Auch die Ärzte profitieren. "Die leistungsgerechte Honorierung in festen Eurobeträgen ohne Budgetierung sichert die wirtschaftliche Zukunft unserer Praxen und bietet Planungssicherheit für Investitionen und laufende Kosten", sagt Allgemeinmediziner Mutschler. Und mit der Versorgungsassistentin in der Hausarztpraxis – der VERAH – steht die HZV für moderne, teamorientierte Praxisstrukturen. Denn die VERAH entlastet die Mediziner etwa bei der Versorgung der älteren und multimorbiden Patienten. Sie führt Hausbesuche durch und übernimmt medizinische Tätigkeiten, die nicht zwingend vom Arzt geschehen müssen. "HZV-Praxen sind", so Mutschler, "für die Übernahme durch den ärztlichen Nachwuchs erheblich attraktiver und damit auch ein Mittel gegen den Ärztemangel im ländlichen Raum."

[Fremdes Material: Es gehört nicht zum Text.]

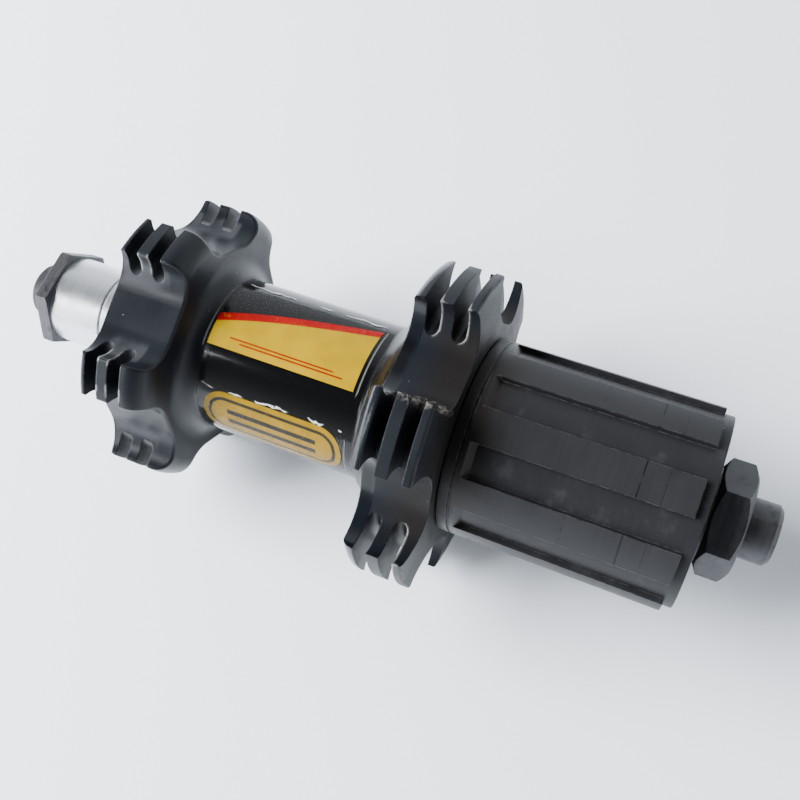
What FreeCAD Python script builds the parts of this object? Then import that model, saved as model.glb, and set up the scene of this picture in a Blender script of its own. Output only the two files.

Die AOK-Versicherten im HZV profitieren außerdem von zusätzlichen Serviceleistungen. Dazu zählt die Begrenzung der Wartezeit, bei Bedarf für Berufstätige eine Abendsprechstunde, im Bedarfsfall die zeitnahe Vermittlung von Facharztterminen, zusätzliche Vorsorgeuntersuchungen, die Befreiung von Zuzahlungen und die Teilnahme am AOK-Facharztprogramm. Jährlich durchgeführte Umfragen unabhängiger Forschungsinstitute belegen die Attraktivität der HZV. Demnach sind 95 Prozent der Befragten sehr zufrieden und 90 Prozent würden den HZV-Vertrag weiterempfehlen. Hauptgründe sind für 89 Prozent die Koordination der Behandlung durch den Hausarzt, für 79 Prozent die bessere Zusammenarbeit der Ärzte und für 76 Prozent kurze Wartezeiten beim Hausarzt mit weniger als einer halben Stunde.

Obwohl der Hausarztvertrag für die AOK Baden-Württemberg mit hohen Ausgaben verbunden ist, lohnt er sich in der Endabrechnung. 2017 investierte die AOK Baden-Württemberg 618 Millionen Euro in die Hausarzt- und Facharztverträge. Die Gesundheitskasse hätte demnach im gleichen Zeitraum in der Regelversorgung rund 50 Millionen Euro mehr ausgegeben.